**Task:**
Give every line below again, exactly.

-------------------------

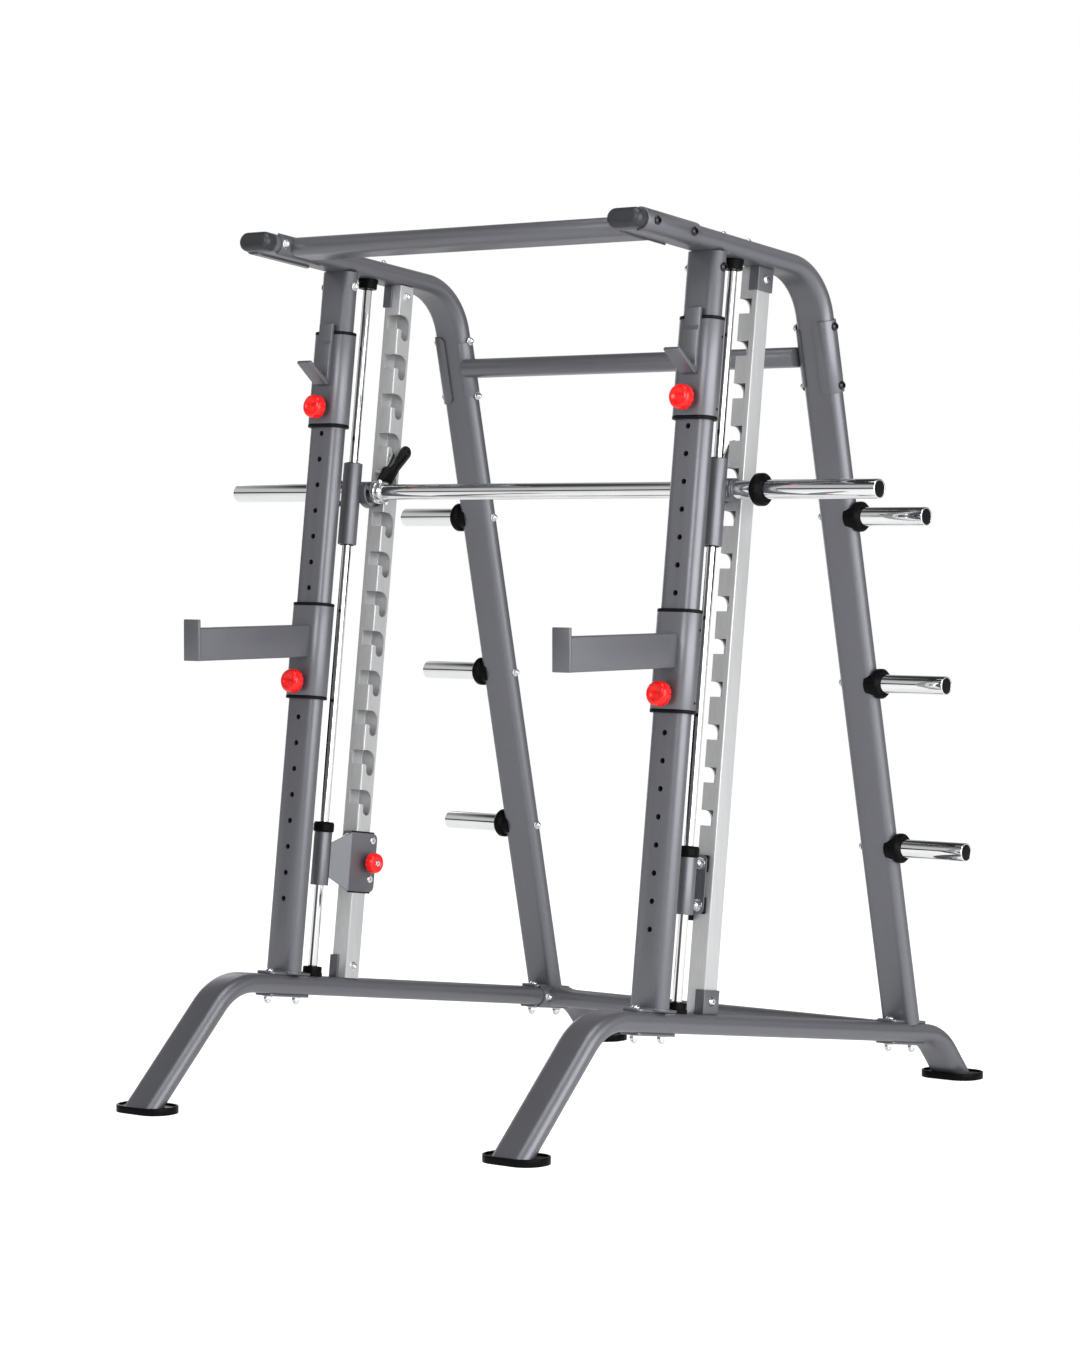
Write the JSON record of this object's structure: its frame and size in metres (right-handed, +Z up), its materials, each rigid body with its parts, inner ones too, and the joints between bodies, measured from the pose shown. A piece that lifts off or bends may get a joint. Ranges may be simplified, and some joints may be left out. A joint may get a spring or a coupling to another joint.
{
  "type": "smith machine",
  "caption": "Smith machine: leaning flat-oval tube frame, guided barbell with latch rails, adjustable bar hooks, safety arms and stops, plate storage horns",
  "frame": {"origin": "on the floor, in the middle of the footprint", "axes": "+Z up, +X the machine's right seen from the front, -Y the front where the bar hooks and safety arms stand"},
  "size_m": [2.2496, 2.034, 2.363],
  "materials": {
    "frame_paint": "satin metallic grey powder coat",
    "chrome": "polished",
    "rail_silver": "satin silver",
    "black_rubber": "matt",
    "cap_plastic": "satin",
    "lever_black": "satin black",
    "red_knob": "gloss"
  },
  "bodies": {
    "frame": {"base_tube_left": "frame_paint", "top_tube_left": "frame_paint", "upright_left": "frame_paint", "rail_bracket_top_left": "frame_paint", "rail_bracket_bottom_left": "frame_paint", "foot_pad_front_left": "black_rubber", "foot_pad_rear_left": "black_rubber", "rod_collar_top_left": "black_rubber", "rod_collar_bottom_left": "black_rubber", "horn_ring_upper_left": "black_rubber", "horn_ring_middle_left": "black_rubber", "horn_ring_lower_left": "black_rubber", "plate_horn_upper_left": "chrome", "plate_horn_middle_left": "chrome", "plate_horn_lower_left": "chrome", "guide_rod_left": "chrome", "latch_rail_left": "rail_silver", "top_cap_left": "cap_plastic", "base_tube_right": "frame_paint", "top_tube_right": "frame_paint", "upright_right": "frame_paint", "rail_bracket_top_right": "frame_paint", "rail_bracket_bottom_right": "frame_paint", "foot_pad_front_right": "black_rubber", "foot_pad_rear_right": "black_rubber", "rod_collar_top_right": "black_rubber", "rod_collar_bottom_right": "black_rubber", "horn_ring_upper_right": "black_rubber", "horn_ring_middle_right": "black_rubber", "horn_ring_lower_right": "black_rubber", "plate_horn_upper_right": "chrome", "plate_horn_middle_right": "chrome", "plate_horn_lower_right": "chrome", "guide_rod_right": "chrome", "latch_rail_right": "rail_silver", "top_cap_right": "cap_plastic", "front_crossbar": "frame_paint", "rear_crossbar": "frame_paint", "lower_crossbar": "frame_paint"},
    "carriages": {"carriage_left": "frame_paint", "carriage_right": "frame_paint"},
    "barbell": {"bar": "chrome", "bar_ring_left": "black_rubber", "bar_ring_right": "black_rubber", "latch_hook_left": "lever_black", "latch_hook_right": "lever_black"},
    "hook_collar_left": {"hook_collar_left": "frame_paint"},
    "hook_knob_left": {"hook_knob_left": "red_knob"},
    "arm_collar_left": {"arm_collar_left": "frame_paint"},
    "arm_knob_left": {"arm_knob_left": "red_knob"},
    "stop_left": {"stop_left": "frame_paint", "stop_bumper_left": "black_rubber"},
    "stop_knob_left": {"stop_knob_left": "red_knob"},
    "hook_collar_right": {"hook_collar_right": "frame_paint"},
    "hook_knob_right": {"hook_knob_right": "red_knob"},
    "arm_collar_right": {"arm_collar_right": "frame_paint"},
    "arm_knob_right": {"arm_knob_right": "red_knob"},
    "stop_right": {"stop_right": "frame_paint", "stop_bumper_right": "black_rubber"},
    "stop_knob_right": {"stop_knob_right": "red_knob"}
  },
  "joints": [
    {"name": "carriage_slide", "type": "slide", "parent": "frame", "child": "carriages", "axis": [0, 0.1219, 0.9925], "range_m": [-0.77, 0.48]},
    {"name": "bar_turn", "type": "hinge", "parent": "carriages", "child": "barbell", "pos_m": [0, -0.10519, 1.65518], "axis": [-1, 0, 0], "range_deg": [-30, 60]},
    {"name": "hook_collar_slide_left", "type": "slide", "parent": "frame", "child": "hook_collar_left", "axis": [0, 0.1219, 0.9925], "range_m": [-0.432, 0.072]},
    {"name": "hook_knob_pull_left", "type": "slide", "parent": "hook_collar_left", "child": "hook_knob_left", "axis": [0, -0.9925, 0.1219], "range_m": [0, 0.012], "stiffness_N_per_m": 600, "springref_m": -0.01},
    {"name": "arm_collar_slide_left", "type": "slide", "parent": "frame", "child": "arm_collar_left", "axis": [0, 0.1219, 0.9925], "range_m": [-0.72, 0.432]},
    {"name": "arm_knob_pull_left", "type": "slide", "parent": "arm_collar_left", "child": "arm_knob_left", "axis": [0, -0.9925, 0.1219], "range_m": [0, 0.012], "stiffness_N_per_m": 600, "springref_m": -0.01},
    {"name": "stop_slide_left", "type": "slide", "parent": "frame", "child": "stop_left", "axis": [0, 0.1219, 0.9925], "range_m": [-0.112, 0.673]},
    {"name": "stop_knob_pull_left", "type": "slide", "parent": "stop_left", "child": "stop_knob_left", "axis": [1, 0, 0], "range_m": [0, 0.012], "stiffness_N_per_m": 600, "springref_m": -0.01},
    {"name": "hook_collar_slide_right", "type": "slide", "parent": "frame", "child": "hook_collar_right", "axis": [0, 0.1219, 0.9925], "range_m": [-0.432, 0.072]},
    {"name": "hook_knob_pull_right", "type": "slide", "parent": "hook_collar_right", "child": "hook_knob_right", "axis": [0, -0.9925, 0.1219], "range_m": [0, 0.012], "stiffness_N_per_m": 600, "springref_m": -0.01},
    {"name": "arm_collar_slide_right", "type": "slide", "parent": "frame", "child": "arm_collar_right", "axis": [0, 0.1219, 0.9925], "range_m": [-0.72, 0.432]},
    {"name": "arm_knob_pull_right", "type": "slide", "parent": "arm_collar_right", "child": "arm_knob_right", "axis": [0, -0.9925, 0.1219], "range_m": [0, 0.012], "stiffness_N_per_m": 600, "springref_m": -0.01},
    {"name": "stop_slide_right", "type": "slide", "parent": "frame", "child": "stop_right", "axis": [0, 0.1219, 0.9925], "range_m": [-0.112, 0.673]},
    {"name": "stop_knob_pull_right", "type": "slide", "parent": "stop_right", "child": "stop_knob_right", "axis": [-1, 0, 0], "range_m": [0, 0.012], "stiffness_N_per_m": 600, "springref_m": -0.01}
  ]
}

-------------------------

**Task solution:**
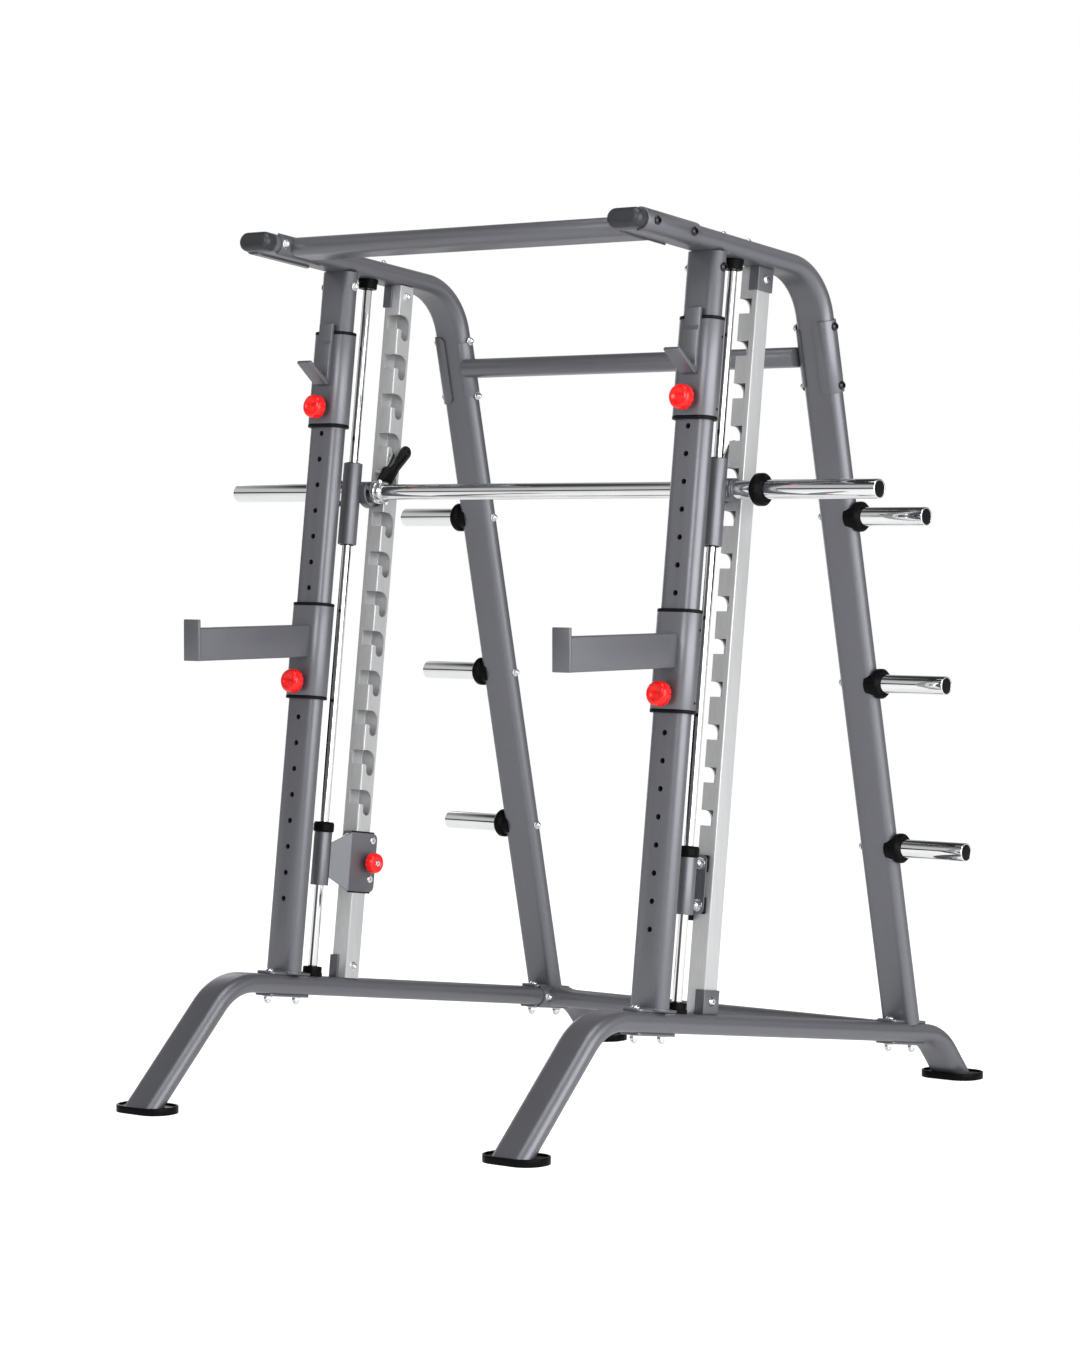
Write the JSON record of this object's structure: its frame and size in metres (right-handed, +Z up), its materials, each rigid body with its parts, inner ones too, and the joints between bodies, measured from the pose shown. A piece that lifts off or bends may get a joint. Ranges may be simplified, and some joints may be left out. A joint may get a spring or a coupling to another joint.
{
  "type": "smith machine",
  "caption": "Smith machine: leaning flat-oval tube frame, guided barbell with latch rails, adjustable bar hooks, safety arms and stops, plate storage horns",
  "frame": {"origin": "on the floor, in the middle of the footprint", "axes": "+Z up, +X the machine's right seen from the front, -Y the front where the bar hooks and safety arms stand"},
  "size_m": [2.2496, 2.034, 2.363],
  "materials": {
    "frame_paint": "satin metallic grey powder coat",
    "chrome": "polished",
    "rail_silver": "satin silver",
    "black_rubber": "matt",
    "cap_plastic": "satin",
    "lever_black": "satin black",
    "red_knob": "gloss"
  },
  "bodies": {
    "frame": {"base_tube_left": "frame_paint", "top_tube_left": "frame_paint", "upright_left": "frame_paint", "rail_bracket_top_left": "frame_paint", "rail_bracket_bottom_left": "frame_paint", "foot_pad_front_left": "black_rubber", "foot_pad_rear_left": "black_rubber", "rod_collar_top_left": "black_rubber", "rod_collar_bottom_left": "black_rubber", "horn_ring_upper_left": "black_rubber", "horn_ring_middle_left": "black_rubber", "horn_ring_lower_left": "black_rubber", "plate_horn_upper_left": "chrome", "plate_horn_middle_left": "chrome", "plate_horn_lower_left": "chrome", "guide_rod_left": "chrome", "latch_rail_left": "rail_silver", "top_cap_left": "cap_plastic", "base_tube_right": "frame_paint", "top_tube_right": "frame_paint", "upright_right": "frame_paint", "rail_bracket_top_right": "frame_paint", "rail_bracket_bottom_right": "frame_paint", "foot_pad_front_right": "black_rubber", "foot_pad_rear_right": "black_rubber", "rod_collar_top_right": "black_rubber", "rod_collar_bottom_right": "black_rubber", "horn_ring_upper_right": "black_rubber", "horn_ring_middle_right": "black_rubber", "horn_ring_lower_right": "black_rubber", "plate_horn_upper_right": "chrome", "plate_horn_middle_right": "chrome", "plate_horn_lower_right": "chrome", "guide_rod_right": "chrome", "latch_rail_right": "rail_silver", "top_cap_right": "cap_plastic", "front_crossbar": "frame_paint", "rear_crossbar": "frame_paint", "lower_crossbar": "frame_paint"},
    "carriages": {"carriage_left": "frame_paint", "carriage_right": "frame_paint"},
    "barbell": {"bar": "chrome", "bar_ring_left": "black_rubber", "bar_ring_right": "black_rubber", "latch_hook_left": "lever_black", "latch_hook_right": "lever_black"},
    "hook_collar_left": {"hook_collar_left": "frame_paint"},
    "hook_knob_left": {"hook_knob_left": "red_knob"},
    "arm_collar_left": {"arm_collar_left": "frame_paint"},
    "arm_knob_left": {"arm_knob_left": "red_knob"},
    "stop_left": {"stop_left": "frame_paint", "stop_bumper_left": "black_rubber"},
    "stop_knob_left": {"stop_knob_left": "red_knob"},
    "hook_collar_right": {"hook_collar_right": "frame_paint"},
    "hook_knob_right": {"hook_knob_right": "red_knob"},
    "arm_collar_right": {"arm_collar_right": "frame_paint"},
    "arm_knob_right": {"arm_knob_right": "red_knob"},
    "stop_right": {"stop_right": "frame_paint", "stop_bumper_right": "black_rubber"},
    "stop_knob_right": {"stop_knob_right": "red_knob"}
  },
  "joints": [
    {"name": "carriage_slide", "type": "slide", "parent": "frame", "child": "carriages", "axis": [0, 0.1219, 0.9925], "range_m": [-0.77, 0.48]},
    {"name": "bar_turn", "type": "hinge", "parent": "carriages", "child": "barbell", "pos_m": [0, -0.10519, 1.65518], "axis": [-1, 0, 0], "range_deg": [-30, 60]},
    {"name": "hook_collar_slide_left", "type": "slide", "parent": "frame", "child": "hook_collar_left", "axis": [0, 0.1219, 0.9925], "range_m": [-0.432, 0.072]},
    {"name": "hook_knob_pull_left", "type": "slide", "parent": "hook_collar_left", "child": "hook_knob_left", "axis": [0, -0.9925, 0.1219], "range_m": [0, 0.012], "stiffness_N_per_m": 600, "springref_m": -0.01},
    {"name": "arm_collar_slide_left", "type": "slide", "parent": "frame", "child": "arm_collar_left", "axis": [0, 0.1219, 0.9925], "range_m": [-0.72, 0.432]},
    {"name": "arm_knob_pull_left", "type": "slide", "parent": "arm_collar_left", "child": "arm_knob_left", "axis": [0, -0.9925, 0.1219], "range_m": [0, 0.012], "stiffness_N_per_m": 600, "springref_m": -0.01},
    {"name": "stop_slide_left", "type": "slide", "parent": "frame", "child": "stop_left", "axis": [0, 0.1219, 0.9925], "range_m": [-0.112, 0.673]},
    {"name": "stop_knob_pull_left", "type": "slide", "parent": "stop_left", "child": "stop_knob_left", "axis": [1, 0, 0], "range_m": [0, 0.012], "stiffness_N_per_m": 600, "springref_m": -0.01},
    {"name": "hook_collar_slide_right", "type": "slide", "parent": "frame", "child": "hook_collar_right", "axis": [0, 0.1219, 0.9925], "range_m": [-0.432, 0.072]},
    {"name": "hook_knob_pull_right", "type": "slide", "parent": "hook_collar_right", "child": "hook_knob_right", "axis": [0, -0.9925, 0.1219], "range_m": [0, 0.012], "stiffness_N_per_m": 600, "springref_m": -0.01},
    {"name": "arm_collar_slide_right", "type": "slide", "parent": "frame", "child": "arm_collar_right", "axis": [0, 0.1219, 0.9925], "range_m": [-0.72, 0.432]},
    {"name": "arm_knob_pull_right", "type": "slide", "parent": "arm_collar_right", "child": "arm_knob_right", "axis": [0, -0.9925, 0.1219], "range_m": [0, 0.012], "stiffness_N_per_m": 600, "springref_m": -0.01},
    {"name": "stop_slide_right", "type": "slide", "parent": "frame", "child": "stop_right", "axis": [0, 0.1219, 0.9925], "range_m": [-0.112, 0.673]},
    {"name": "stop_knob_pull_right", "type": "slide", "parent": "stop_right", "child": "stop_knob_right", "axis": [-1, 0, 0], "range_m": [0, 0.012], "stiffness_N_per_m": 600, "springref_m": -0.01}
  ]
}